BoJ Governor Toshihiko Fukui, who heads the board, has repeatedly vowed that the central bank will not abandon its super-loose credit stance until the year-on-year change in the monthly core CPI, which strips out volatile food prices, remains at or above zero for a prolonged period

The nationwide core CPI was unchanged in September, the government reported earlier today. It fell 0.2 pct the two previous months

Sometime today the BoJ will release a biannual report, containing updated forecasts for price trends and economic growth for the remainder of the current fiscal year to March 2005, and for the following year

Fukui is also scheduled to hold a news conference beginning at 3.30 pm (0630 GMT)

In April, the policy board members projected an average 0.2 pct fall in the CPI over the current fiscal year to March 2005

In updating that forecast in July, the BoJ said prices at the wholesale level are "expected to deviate above the April forecasts for fiscal 2004, reflecting the strengthening of commodity prices, such as crude oil prices"

But it added these increases are expected to be absorbed by such factors as improved corporate productivity, and are thus unlikely to be passed on in the form of retail price hikes

Economists believe the BoJ board is also unlikely to change policy when data shows economic growth is slowing

Real, annualized growth slowed to 1.3 pct in April-June, from 6.6 pct the previous quarter and 7.3 pct in the final three months of 2003

The policy board in July still forecast the world's second-largest economy would grow at a real 3.0-3.2 pct for the year to March 2005



To: Chispas who wrote (14274)10/29/2004 1:42:47 AM
From: mishedlo  Respond to of 116555
 
BoJ may not abandon ultra-easy credit policy until 2006
[someone tell me why the YEN is such a great deal when Japan is doing everything they can to sink it? mish]
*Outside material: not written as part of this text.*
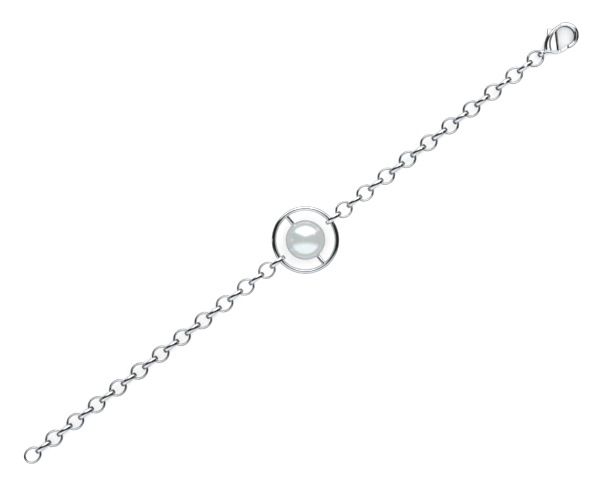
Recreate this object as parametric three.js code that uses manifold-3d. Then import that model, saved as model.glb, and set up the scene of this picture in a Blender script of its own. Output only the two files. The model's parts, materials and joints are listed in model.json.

Friday, October 29, 2004 3:48:27 AM
afxpress.com

TOKYO (AFX) - Consumer price index (CPI) data released early today shows the Bank of Japan almost certainly will not abandon its ultra-easy credit policy anytime soon, said Hiroaki Muto, senior economist at Sumitomo Mitsui Asset Management Co

The core consumer price index (CPI) for metropolitan Tokyo, a leading indicator of nationwide price trends, remained unchanged in October from the previous month, according to the Ministry of Public Management, Home Affairs, Posts and Telecommunications said. "The figures were in line with market expectations," Muto said. Year-on-year the Tokyo area core rate fell 0.3 pct, the 61st straight monthly decline, showing Japan remains troubled by deflation

Muto said the latest drop in the Tokyo core rate was largely due to Tokyo Electric Power Inc, which lowered its billing rate. The core rate excludes volatile fresh food prices, and thus gives a clearer picture of the underlying rate of inflation or deflation

On a nationwide basis the core rate rose 0.2 pct in September from the previous month, following a rise of 0.1 pct in August

Year-on-year the core rate -- the Bank of Japan's primary measure of price trends -- was unchanged, after falling 0.2 pct in both July and August and by 0.1 pct in June

Muto expects the nationwide core CPI to rise above zero late next year

"Since the BoJ needs several months to see if the CPI could stabilize above zero for a sustained period, it is unlikely to abandon its super-loose monetary policy until at least the July-Sept quarter of 2006," Muto said. The Bank of Japan has declared it will maintain its ultra-easy credit stance, under which it seeks to keep short-term interest rates near zero in an effort to stem deflation, until the core CPI "stably" remains at or above zero

The BoJ will release today a biannual report, containing updated forecasts for price trends and economic growth for the remainder of the current fiscal year to March 2005, and for the following year

Fukui is also scheduled to hold a news conference beginning at 3.30 pm (0630 GMT)

In April, the central bank predicted that CPI would continue to edge down in fiscal 2004

"The market expects the BoJ's (nine) policy board members' projections for fiscal 2005 to come in at around 0.1 pct," Muto also said, representing an end to the deflation which has ravaged the world's second-largest economy for more than six years.